> **RECORDS PROVIDED**
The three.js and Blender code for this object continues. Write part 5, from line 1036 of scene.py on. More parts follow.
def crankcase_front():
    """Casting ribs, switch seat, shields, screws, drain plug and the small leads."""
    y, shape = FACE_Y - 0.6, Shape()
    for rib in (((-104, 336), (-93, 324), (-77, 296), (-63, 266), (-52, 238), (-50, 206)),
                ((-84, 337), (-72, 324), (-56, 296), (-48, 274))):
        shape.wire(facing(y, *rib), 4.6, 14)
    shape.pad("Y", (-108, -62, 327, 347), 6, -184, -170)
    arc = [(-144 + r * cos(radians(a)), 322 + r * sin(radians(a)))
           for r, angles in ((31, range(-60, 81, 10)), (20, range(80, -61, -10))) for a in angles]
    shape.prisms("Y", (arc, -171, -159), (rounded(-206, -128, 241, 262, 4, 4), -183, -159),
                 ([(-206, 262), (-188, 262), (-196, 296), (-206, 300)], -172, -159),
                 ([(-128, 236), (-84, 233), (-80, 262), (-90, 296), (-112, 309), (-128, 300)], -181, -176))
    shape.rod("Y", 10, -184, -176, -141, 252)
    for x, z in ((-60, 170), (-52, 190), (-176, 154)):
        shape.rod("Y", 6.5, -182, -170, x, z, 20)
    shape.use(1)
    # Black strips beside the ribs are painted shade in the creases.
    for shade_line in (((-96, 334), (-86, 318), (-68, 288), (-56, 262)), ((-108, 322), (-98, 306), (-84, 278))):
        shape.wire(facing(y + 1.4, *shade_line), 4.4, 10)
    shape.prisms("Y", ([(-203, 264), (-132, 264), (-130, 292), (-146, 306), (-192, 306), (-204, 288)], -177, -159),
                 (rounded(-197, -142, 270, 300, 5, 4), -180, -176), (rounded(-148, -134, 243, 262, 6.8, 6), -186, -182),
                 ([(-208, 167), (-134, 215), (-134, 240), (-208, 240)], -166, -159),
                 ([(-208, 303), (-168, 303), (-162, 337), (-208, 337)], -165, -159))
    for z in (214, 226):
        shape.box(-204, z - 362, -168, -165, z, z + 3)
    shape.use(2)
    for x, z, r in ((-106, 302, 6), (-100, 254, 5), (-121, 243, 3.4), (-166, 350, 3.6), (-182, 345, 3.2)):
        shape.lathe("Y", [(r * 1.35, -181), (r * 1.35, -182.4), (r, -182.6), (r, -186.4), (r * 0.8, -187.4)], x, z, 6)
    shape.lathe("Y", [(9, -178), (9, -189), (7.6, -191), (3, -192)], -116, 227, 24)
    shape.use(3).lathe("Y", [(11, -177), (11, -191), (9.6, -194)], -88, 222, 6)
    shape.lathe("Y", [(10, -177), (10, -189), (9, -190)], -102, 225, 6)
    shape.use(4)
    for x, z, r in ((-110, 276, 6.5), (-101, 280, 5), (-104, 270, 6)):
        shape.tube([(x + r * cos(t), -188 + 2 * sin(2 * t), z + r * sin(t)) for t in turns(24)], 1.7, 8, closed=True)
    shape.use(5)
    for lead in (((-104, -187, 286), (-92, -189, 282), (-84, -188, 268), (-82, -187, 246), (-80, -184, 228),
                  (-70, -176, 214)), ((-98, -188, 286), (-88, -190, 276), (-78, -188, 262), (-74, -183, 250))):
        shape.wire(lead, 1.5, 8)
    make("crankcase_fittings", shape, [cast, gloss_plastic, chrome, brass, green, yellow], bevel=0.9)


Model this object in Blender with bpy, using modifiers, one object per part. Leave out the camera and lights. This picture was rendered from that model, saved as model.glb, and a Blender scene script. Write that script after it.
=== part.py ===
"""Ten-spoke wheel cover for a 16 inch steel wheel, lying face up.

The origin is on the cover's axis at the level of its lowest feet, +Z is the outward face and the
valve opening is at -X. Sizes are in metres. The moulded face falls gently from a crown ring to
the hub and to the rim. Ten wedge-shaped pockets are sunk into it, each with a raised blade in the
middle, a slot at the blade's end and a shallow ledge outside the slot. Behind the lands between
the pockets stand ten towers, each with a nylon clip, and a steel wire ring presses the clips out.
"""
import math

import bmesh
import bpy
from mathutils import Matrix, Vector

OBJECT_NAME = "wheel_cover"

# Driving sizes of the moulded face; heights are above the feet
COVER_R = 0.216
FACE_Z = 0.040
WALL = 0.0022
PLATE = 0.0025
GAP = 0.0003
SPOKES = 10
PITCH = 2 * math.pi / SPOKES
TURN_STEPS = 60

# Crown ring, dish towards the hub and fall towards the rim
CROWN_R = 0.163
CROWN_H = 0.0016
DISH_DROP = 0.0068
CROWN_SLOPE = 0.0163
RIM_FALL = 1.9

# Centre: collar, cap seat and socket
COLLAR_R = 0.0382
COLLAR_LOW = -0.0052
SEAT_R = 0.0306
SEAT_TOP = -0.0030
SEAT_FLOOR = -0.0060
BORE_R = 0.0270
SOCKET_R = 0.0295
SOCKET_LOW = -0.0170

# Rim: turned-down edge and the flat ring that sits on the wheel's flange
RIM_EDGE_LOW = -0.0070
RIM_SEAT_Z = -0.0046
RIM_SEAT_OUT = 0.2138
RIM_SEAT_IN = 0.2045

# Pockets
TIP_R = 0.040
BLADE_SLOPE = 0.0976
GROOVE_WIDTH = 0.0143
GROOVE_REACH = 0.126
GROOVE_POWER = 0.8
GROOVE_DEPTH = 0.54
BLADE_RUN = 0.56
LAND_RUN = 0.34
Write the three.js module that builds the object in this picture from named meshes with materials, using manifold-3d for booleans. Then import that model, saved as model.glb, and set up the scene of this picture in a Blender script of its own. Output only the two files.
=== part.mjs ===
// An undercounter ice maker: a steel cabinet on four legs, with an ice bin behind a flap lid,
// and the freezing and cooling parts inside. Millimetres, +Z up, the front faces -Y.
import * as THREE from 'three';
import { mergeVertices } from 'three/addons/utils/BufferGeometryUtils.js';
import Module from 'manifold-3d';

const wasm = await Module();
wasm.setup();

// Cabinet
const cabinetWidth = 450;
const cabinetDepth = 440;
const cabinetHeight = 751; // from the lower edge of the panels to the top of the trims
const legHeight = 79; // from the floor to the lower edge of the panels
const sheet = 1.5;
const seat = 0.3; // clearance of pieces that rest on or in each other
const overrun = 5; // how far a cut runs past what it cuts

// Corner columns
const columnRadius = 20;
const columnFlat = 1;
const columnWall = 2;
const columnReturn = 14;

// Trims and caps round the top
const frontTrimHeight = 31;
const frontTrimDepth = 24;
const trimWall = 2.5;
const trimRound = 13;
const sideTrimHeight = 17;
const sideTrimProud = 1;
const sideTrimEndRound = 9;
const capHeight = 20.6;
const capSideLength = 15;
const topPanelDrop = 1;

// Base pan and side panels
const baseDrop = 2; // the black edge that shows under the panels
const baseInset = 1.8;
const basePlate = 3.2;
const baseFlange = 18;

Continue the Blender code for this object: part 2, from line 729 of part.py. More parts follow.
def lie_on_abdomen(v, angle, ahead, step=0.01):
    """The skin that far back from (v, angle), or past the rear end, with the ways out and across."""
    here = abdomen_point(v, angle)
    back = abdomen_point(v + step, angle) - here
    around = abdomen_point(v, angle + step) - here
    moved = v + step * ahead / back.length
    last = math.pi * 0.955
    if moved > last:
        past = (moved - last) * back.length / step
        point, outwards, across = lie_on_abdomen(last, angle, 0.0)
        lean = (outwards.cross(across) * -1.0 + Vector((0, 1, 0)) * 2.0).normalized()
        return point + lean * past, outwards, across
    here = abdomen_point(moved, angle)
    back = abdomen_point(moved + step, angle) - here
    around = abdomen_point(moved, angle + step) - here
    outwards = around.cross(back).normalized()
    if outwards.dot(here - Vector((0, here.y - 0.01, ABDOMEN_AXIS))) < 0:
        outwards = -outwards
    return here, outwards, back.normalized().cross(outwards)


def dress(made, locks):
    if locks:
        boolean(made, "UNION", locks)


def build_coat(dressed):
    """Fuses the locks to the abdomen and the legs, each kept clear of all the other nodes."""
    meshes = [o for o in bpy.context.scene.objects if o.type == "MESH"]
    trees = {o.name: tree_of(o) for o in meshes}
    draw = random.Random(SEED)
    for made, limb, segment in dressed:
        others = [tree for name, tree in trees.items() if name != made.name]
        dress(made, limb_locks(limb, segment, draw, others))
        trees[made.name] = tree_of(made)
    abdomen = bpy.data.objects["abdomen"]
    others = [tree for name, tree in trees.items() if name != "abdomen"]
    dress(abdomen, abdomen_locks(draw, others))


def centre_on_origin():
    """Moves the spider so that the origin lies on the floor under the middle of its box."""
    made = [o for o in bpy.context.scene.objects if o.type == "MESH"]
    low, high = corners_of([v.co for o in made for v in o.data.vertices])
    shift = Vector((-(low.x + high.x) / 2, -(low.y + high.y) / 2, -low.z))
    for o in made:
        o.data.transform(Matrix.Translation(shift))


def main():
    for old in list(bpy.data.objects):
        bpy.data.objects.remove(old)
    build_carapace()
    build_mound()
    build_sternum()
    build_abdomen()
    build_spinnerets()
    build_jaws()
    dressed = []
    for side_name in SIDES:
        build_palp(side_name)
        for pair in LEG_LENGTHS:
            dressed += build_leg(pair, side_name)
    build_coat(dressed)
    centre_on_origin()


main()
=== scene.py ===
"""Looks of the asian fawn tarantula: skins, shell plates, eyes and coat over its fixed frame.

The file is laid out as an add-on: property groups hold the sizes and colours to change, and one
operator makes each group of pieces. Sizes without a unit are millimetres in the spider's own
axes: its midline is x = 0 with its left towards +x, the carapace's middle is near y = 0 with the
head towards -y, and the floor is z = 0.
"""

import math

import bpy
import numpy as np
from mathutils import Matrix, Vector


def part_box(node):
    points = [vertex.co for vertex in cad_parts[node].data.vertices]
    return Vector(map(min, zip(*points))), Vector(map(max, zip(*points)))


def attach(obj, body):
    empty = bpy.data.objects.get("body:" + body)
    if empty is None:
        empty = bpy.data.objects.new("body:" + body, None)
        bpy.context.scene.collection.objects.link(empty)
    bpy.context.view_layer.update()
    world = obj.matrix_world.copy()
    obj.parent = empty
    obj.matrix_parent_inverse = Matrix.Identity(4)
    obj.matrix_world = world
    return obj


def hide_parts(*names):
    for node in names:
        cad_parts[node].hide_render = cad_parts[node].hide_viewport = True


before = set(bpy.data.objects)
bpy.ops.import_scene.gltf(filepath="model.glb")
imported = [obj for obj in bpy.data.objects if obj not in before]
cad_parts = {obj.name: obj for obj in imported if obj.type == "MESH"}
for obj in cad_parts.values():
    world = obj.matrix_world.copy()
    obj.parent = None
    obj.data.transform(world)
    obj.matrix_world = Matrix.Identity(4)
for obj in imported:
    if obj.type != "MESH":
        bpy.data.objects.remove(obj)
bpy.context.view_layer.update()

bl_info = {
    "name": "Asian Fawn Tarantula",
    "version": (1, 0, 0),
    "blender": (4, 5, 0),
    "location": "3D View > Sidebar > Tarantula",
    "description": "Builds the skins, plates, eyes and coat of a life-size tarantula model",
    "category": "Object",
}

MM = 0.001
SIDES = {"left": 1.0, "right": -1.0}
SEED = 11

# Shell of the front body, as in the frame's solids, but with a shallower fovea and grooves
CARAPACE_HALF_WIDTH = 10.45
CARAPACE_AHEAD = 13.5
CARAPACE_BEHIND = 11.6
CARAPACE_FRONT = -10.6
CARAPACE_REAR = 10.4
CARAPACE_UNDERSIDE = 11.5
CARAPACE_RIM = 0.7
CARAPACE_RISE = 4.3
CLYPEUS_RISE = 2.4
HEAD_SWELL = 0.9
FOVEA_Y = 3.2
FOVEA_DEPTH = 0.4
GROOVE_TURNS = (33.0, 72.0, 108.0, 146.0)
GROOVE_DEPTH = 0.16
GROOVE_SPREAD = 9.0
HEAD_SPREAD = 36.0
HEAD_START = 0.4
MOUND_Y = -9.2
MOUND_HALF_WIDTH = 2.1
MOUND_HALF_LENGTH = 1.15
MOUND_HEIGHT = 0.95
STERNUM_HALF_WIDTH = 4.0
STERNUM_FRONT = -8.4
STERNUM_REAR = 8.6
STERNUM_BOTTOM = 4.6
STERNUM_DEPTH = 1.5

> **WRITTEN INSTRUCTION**
Pick out the lines containing the string "this".

> **FINISHED ANSWER**
The three.js and Blender code for this object continues. Write part 5, from line 1036 of scene.py on. More parts follow.
Model this object in Blender with bpy, using modifiers, one object per part. Leave out the camera and lights. This picture was rendered from that model, saved as model.glb, and a Blender scene script. Write that script after it.
Write the three.js module that builds the object in this picture from named meshes with materials, using manifold-3d for booleans. Then import that model, saved as model.glb, and set up the scene of this picture in a Blender script of its own. Output only the two files.
Continue the Blender code for this object: part 2, from line 729 of part.py. More parts follow.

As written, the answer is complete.